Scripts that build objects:

## START

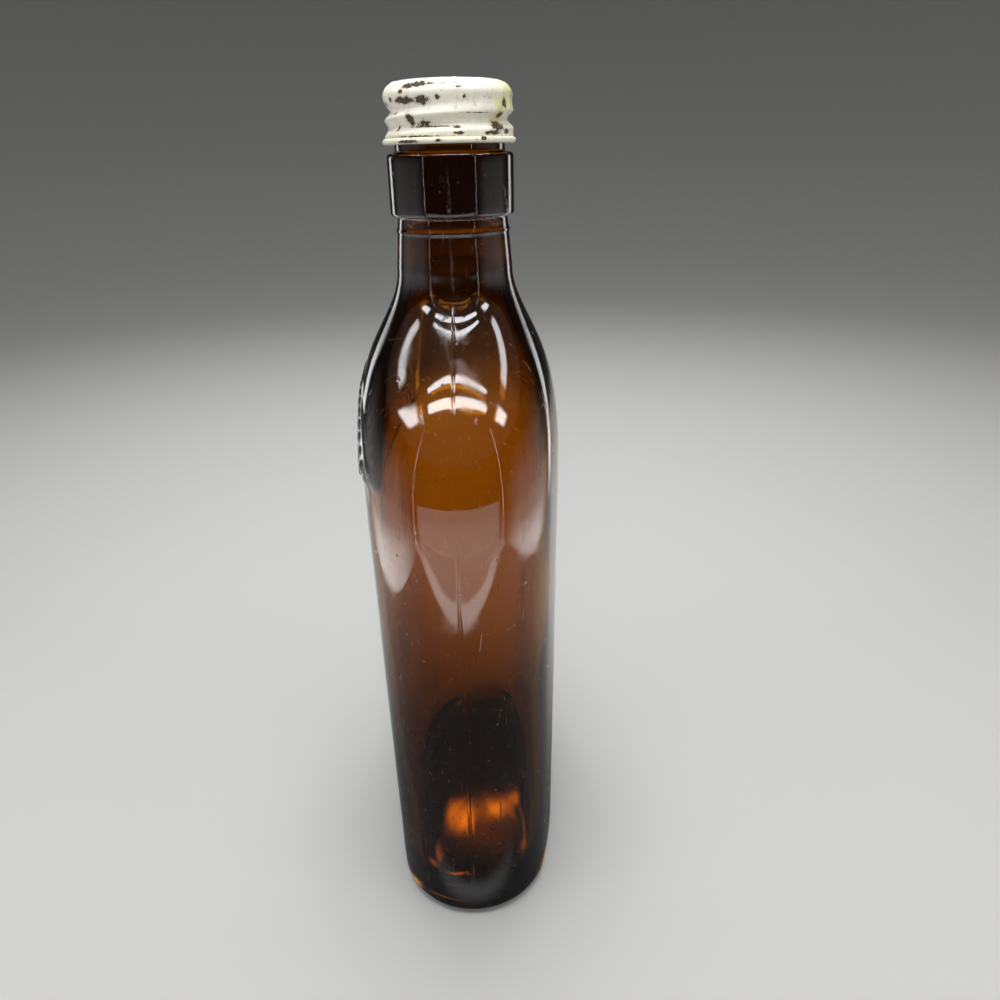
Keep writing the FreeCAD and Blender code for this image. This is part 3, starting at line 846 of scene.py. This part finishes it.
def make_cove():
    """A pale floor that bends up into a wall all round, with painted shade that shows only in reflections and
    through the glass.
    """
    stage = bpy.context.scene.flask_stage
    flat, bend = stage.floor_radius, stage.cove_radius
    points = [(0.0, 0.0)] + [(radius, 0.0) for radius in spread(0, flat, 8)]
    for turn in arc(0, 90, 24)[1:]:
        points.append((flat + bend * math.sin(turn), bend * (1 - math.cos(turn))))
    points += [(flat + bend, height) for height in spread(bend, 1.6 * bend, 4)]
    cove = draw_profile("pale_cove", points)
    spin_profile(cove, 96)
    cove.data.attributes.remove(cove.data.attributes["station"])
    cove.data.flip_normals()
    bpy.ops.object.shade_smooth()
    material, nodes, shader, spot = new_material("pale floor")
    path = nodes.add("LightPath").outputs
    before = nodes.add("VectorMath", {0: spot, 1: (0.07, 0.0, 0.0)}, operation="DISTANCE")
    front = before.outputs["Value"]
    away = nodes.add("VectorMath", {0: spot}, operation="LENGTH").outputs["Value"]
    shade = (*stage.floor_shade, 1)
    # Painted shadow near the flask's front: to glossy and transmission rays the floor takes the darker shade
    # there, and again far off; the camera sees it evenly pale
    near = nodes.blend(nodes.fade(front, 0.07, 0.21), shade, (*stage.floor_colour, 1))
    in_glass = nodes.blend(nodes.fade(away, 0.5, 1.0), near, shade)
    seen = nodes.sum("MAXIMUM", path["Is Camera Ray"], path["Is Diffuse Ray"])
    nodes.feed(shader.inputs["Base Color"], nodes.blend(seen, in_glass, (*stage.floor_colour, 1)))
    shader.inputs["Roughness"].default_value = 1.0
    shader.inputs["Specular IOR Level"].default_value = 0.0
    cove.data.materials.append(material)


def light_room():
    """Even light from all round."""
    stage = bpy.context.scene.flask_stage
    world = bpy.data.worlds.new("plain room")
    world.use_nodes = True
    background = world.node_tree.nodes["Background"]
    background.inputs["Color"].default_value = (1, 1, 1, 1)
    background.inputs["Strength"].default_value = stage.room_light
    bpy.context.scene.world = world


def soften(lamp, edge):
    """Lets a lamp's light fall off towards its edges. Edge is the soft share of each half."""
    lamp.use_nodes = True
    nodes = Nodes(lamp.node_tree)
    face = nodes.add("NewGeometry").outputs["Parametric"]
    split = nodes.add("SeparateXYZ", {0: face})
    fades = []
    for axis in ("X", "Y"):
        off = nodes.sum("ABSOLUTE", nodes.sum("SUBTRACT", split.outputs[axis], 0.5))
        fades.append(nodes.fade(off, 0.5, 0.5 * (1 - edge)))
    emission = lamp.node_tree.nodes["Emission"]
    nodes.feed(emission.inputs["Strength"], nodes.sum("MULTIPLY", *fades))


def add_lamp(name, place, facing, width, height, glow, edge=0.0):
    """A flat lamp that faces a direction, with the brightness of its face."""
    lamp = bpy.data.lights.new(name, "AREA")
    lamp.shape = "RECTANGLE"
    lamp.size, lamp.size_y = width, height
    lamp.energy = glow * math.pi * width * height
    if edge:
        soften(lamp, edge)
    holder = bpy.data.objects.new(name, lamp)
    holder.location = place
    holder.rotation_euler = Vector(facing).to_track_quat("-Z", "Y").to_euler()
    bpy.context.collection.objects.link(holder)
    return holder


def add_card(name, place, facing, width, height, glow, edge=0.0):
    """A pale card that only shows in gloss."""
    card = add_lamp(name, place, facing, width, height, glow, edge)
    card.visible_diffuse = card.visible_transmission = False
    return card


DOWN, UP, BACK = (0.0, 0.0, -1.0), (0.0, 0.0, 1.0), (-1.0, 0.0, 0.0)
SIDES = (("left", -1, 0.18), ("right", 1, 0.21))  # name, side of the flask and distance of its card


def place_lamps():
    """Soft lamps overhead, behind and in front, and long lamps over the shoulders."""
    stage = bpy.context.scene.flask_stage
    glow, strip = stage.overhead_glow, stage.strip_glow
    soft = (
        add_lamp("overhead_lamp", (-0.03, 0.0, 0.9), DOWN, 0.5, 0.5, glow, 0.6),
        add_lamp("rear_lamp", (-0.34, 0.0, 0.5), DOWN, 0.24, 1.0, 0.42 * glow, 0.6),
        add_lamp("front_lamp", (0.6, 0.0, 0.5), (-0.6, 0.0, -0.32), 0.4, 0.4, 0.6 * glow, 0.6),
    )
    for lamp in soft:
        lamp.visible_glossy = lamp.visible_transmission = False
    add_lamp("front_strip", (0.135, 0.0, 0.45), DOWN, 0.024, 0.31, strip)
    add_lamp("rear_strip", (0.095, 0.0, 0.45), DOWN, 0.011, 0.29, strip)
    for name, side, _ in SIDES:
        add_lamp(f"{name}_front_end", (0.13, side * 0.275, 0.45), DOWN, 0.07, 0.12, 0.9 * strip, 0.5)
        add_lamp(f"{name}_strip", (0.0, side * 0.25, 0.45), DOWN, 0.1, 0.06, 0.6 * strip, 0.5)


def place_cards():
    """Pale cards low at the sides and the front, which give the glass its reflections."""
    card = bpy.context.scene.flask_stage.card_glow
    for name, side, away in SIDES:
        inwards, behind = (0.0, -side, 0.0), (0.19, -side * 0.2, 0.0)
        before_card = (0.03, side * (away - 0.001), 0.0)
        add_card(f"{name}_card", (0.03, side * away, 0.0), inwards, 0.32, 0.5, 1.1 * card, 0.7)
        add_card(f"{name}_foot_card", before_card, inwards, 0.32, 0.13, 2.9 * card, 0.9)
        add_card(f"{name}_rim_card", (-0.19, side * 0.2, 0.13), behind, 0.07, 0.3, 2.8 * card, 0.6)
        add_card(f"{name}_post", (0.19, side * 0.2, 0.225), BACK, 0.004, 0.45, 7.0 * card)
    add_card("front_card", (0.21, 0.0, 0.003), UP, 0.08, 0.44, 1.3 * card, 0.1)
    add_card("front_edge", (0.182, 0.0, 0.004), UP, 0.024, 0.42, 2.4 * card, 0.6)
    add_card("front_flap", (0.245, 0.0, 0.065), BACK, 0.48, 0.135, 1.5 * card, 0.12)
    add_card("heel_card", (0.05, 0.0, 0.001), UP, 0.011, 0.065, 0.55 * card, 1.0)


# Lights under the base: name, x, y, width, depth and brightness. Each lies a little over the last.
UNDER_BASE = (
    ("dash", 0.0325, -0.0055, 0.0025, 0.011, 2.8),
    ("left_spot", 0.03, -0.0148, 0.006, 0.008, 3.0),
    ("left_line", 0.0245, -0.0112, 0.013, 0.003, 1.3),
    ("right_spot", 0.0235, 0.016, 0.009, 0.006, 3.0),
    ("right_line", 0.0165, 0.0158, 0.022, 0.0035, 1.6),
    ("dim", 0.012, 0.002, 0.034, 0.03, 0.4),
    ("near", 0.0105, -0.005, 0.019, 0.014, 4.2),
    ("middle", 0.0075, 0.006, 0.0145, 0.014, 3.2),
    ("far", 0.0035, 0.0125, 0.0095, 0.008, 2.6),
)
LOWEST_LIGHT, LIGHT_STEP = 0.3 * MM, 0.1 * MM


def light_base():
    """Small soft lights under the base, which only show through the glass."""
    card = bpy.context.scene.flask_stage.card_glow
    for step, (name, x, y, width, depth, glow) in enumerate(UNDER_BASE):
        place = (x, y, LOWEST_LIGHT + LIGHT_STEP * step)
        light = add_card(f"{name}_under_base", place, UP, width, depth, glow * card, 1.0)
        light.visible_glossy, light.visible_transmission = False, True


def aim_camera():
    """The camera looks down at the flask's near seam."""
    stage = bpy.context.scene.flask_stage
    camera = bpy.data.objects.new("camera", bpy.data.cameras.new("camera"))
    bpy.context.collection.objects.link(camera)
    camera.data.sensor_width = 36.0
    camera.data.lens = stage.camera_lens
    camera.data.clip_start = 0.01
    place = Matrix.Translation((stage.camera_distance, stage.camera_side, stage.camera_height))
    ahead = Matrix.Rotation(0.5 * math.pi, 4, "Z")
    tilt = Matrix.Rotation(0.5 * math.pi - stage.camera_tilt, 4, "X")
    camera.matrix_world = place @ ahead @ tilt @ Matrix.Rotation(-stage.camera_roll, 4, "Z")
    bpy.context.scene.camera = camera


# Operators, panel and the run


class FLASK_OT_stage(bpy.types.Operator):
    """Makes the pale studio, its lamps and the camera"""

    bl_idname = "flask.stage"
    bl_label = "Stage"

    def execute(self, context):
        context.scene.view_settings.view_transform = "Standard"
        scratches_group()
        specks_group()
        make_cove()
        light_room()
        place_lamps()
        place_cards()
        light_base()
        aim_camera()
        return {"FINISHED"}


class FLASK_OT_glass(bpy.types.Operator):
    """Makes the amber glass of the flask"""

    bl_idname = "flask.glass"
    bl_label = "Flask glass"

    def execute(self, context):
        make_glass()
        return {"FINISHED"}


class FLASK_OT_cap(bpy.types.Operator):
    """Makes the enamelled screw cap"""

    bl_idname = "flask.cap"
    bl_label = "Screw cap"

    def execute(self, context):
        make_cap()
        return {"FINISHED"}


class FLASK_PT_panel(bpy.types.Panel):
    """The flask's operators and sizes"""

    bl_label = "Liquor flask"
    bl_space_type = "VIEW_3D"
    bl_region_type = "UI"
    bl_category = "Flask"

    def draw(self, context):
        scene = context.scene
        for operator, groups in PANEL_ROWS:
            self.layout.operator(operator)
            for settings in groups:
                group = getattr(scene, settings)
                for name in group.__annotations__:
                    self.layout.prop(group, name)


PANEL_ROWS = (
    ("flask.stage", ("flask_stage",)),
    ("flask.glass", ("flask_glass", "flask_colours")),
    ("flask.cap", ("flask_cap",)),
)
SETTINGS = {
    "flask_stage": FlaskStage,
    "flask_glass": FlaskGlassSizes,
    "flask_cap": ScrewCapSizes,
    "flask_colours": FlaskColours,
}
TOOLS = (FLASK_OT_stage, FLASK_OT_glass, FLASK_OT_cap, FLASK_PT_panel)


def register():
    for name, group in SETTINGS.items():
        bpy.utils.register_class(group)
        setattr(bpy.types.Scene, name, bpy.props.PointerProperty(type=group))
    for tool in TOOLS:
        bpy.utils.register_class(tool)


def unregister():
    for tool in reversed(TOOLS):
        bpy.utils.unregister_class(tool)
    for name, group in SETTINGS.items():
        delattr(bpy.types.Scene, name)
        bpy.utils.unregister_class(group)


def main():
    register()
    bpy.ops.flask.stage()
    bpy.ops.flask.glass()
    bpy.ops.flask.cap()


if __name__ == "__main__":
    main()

## END
## START

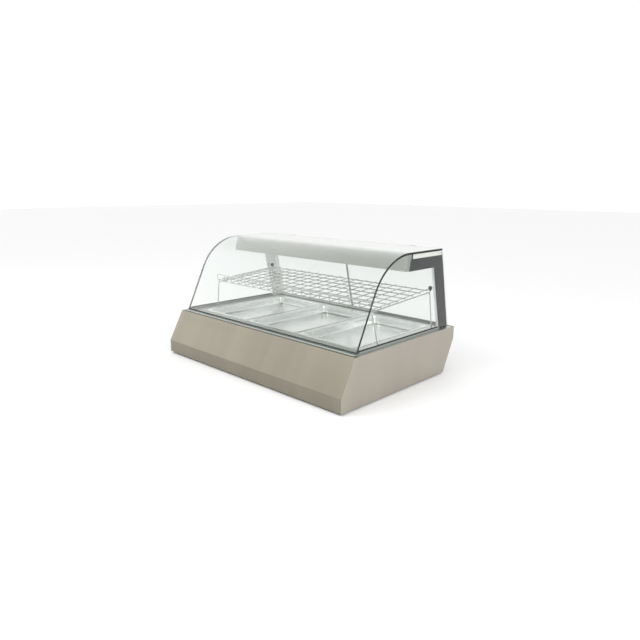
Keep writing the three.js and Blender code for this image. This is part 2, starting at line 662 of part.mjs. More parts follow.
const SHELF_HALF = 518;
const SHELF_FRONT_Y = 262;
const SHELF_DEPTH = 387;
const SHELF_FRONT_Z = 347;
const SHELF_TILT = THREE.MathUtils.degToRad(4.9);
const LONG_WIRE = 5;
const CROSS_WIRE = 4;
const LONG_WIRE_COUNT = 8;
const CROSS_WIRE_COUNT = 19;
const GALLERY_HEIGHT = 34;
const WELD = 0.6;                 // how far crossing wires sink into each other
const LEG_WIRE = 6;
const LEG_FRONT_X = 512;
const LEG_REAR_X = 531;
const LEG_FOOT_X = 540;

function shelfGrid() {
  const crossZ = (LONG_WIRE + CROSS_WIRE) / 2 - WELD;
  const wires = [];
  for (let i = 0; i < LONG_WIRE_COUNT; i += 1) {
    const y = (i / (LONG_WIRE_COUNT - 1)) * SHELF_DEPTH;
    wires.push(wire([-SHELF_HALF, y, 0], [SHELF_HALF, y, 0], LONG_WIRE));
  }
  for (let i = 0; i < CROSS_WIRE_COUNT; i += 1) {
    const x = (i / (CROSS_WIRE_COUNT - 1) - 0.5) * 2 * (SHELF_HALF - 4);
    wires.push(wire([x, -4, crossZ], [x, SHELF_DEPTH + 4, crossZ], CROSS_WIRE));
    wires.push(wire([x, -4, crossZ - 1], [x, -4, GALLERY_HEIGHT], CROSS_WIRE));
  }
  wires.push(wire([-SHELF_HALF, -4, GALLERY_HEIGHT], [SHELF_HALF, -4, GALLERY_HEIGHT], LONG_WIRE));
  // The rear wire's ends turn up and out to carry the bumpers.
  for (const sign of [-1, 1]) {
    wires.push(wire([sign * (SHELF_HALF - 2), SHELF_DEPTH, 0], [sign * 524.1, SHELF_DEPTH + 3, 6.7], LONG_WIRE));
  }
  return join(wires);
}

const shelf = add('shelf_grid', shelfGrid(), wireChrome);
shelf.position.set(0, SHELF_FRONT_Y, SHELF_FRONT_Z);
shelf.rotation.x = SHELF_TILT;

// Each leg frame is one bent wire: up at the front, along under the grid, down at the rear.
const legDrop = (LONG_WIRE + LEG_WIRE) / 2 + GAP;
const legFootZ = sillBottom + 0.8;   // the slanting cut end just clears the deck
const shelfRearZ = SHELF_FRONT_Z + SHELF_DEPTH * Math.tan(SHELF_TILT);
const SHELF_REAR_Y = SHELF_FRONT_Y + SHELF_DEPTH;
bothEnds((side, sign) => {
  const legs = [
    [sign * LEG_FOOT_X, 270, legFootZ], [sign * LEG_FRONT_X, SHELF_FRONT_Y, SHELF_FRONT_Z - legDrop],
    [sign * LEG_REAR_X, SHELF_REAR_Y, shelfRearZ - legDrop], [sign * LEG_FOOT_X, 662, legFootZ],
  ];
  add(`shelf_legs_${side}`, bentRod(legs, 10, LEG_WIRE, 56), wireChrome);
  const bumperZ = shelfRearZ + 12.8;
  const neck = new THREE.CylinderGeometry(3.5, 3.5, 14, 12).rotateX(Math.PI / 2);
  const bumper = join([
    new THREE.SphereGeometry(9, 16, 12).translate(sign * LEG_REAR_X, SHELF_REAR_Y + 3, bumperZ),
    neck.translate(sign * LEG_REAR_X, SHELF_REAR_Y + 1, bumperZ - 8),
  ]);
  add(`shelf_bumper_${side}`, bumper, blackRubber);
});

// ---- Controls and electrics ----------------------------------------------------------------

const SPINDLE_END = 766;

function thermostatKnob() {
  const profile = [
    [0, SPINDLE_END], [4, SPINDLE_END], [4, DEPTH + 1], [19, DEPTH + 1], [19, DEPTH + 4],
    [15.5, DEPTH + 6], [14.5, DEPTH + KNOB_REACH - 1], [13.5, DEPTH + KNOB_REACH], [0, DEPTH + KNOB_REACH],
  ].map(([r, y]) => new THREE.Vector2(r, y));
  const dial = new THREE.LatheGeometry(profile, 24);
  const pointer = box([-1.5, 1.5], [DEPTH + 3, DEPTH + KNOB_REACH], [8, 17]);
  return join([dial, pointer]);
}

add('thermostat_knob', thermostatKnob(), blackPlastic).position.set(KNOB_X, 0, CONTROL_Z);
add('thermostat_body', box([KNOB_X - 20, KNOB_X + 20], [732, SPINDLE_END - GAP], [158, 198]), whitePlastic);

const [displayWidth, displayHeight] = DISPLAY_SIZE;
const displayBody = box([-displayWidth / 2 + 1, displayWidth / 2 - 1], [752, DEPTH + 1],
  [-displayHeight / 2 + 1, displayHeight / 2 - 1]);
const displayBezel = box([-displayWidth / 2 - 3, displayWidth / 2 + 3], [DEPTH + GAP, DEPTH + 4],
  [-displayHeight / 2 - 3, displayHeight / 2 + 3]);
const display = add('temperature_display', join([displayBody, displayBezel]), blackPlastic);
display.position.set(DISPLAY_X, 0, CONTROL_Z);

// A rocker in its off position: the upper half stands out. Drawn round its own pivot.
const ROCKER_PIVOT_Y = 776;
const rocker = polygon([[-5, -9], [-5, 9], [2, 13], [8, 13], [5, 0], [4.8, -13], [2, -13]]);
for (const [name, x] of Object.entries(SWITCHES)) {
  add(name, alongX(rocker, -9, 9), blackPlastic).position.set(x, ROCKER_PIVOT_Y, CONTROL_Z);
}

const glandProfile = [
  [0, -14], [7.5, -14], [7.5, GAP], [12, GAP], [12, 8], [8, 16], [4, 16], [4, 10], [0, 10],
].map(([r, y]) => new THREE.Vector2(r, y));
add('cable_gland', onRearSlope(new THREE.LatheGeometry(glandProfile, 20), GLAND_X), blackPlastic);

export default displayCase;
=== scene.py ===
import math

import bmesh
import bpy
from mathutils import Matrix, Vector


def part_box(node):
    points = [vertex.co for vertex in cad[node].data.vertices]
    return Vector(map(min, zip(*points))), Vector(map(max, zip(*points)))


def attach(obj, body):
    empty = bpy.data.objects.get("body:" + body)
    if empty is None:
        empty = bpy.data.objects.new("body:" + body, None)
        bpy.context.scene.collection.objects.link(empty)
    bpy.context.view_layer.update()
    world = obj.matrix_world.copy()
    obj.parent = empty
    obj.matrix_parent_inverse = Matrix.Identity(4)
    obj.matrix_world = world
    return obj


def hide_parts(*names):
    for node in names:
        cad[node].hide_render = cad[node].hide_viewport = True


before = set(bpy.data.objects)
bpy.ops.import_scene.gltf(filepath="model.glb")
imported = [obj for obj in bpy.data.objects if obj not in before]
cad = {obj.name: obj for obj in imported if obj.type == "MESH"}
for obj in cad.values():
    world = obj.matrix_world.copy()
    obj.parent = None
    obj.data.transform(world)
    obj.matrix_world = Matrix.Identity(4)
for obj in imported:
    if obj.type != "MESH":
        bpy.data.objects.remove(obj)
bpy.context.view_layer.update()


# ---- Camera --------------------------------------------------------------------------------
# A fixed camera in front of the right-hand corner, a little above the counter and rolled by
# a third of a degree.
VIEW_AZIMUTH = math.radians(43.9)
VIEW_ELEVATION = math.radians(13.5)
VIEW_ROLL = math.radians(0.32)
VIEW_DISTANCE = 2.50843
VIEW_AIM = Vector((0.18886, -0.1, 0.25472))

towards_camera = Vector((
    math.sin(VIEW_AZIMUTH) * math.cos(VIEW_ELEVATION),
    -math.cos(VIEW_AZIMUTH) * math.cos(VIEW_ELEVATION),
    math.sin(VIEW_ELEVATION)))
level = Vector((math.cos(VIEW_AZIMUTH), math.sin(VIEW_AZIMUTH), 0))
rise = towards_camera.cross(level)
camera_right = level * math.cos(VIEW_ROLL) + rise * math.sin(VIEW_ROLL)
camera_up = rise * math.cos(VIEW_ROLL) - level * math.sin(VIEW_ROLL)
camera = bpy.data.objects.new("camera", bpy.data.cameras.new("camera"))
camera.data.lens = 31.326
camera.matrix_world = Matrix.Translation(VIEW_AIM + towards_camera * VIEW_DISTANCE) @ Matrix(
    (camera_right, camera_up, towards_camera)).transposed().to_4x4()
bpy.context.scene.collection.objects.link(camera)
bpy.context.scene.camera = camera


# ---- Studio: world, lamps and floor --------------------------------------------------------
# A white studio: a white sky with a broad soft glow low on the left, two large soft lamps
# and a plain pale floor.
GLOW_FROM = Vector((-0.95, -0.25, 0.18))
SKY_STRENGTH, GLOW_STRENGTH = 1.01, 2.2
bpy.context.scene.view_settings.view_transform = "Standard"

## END

> [YOUR OBJECTIVE]: Print exactly the run of lines that starts at the line with "bpy.data.objects.remove(obj)" and ends at the line with "VIEW_AIM = Vector((0.18886, -0.1, 0.25472))". Leave out every other line.

> [RESPONSE BELOW]:
        bpy.data.objects.remove(obj)
bpy.context.view_layer.update()


# ---- Camera --------------------------------------------------------------------------------
# A fixed camera in front of the right-hand corner, a little above the counter and rolled by
# a third of a degree.
VIEW_AZIMUTH = math.radians(43.9)
VIEW_ELEVATION = math.radians(13.5)
VIEW_ROLL = math.radians(0.32)
VIEW_DISTANCE = 2.50843
VIEW_AIM = Vector((0.18886, -0.1, 0.25472))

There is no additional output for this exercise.